SINGLE market chief Frits Bolkestein is set to take on fellow European Commissioner Loyola de Palacio over the issue of foreign investment in national industries. The Spanish energy and transport supremo wants to strengthen the powers of member states to ward off foreign takeovers, but Bolkestein's supporters say he will oppose any watering down of EU rules on free movement of capital.

De Palacio believes it is unfair for privatised companies to be 'infiltrated' by foreign firms which are still under national ownership, even though governments can block takeovers or other share acquisitions by keeping a majority shareholding.

"However," said one source, "it is a no-no that a member state once it has relinquished majority control can try to influence whether other companies can acquire shareholdings." He also said governments cannot retain 'golden shares' to prevent takeovers. Golden shares give governments special voting rights that effectively hand them veto power over who controls a privatised company.

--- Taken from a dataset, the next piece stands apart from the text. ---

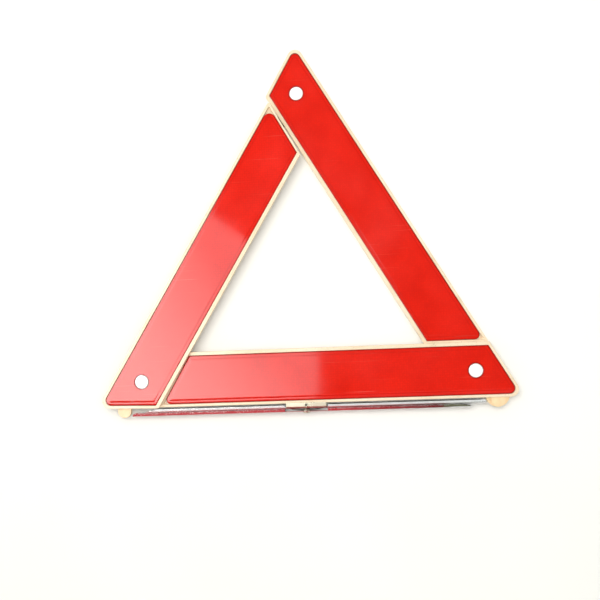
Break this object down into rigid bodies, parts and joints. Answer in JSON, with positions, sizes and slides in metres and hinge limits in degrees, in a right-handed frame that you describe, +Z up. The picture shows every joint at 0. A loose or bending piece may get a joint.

Bolkestein, according to sources, will resist demands from member states for a delay after privatisation during which they can block foreign takeovers. "It may suit certain member states with Commissioners who are ready to defend their national interest. But how could the Commission ... justify relaxing its position on cross border investment obstacles?"

De Palacio forced the ownership debate after criticising the EU executive's vote last year to take Madrid to court over its use of a golden share to block the takeover of a Spanish utility by Electricité de France.

Single market chief Frits Bolkestein is set to take on fellow European Commissioner Loyola de Palacio over the issue of foreign investment in national industries.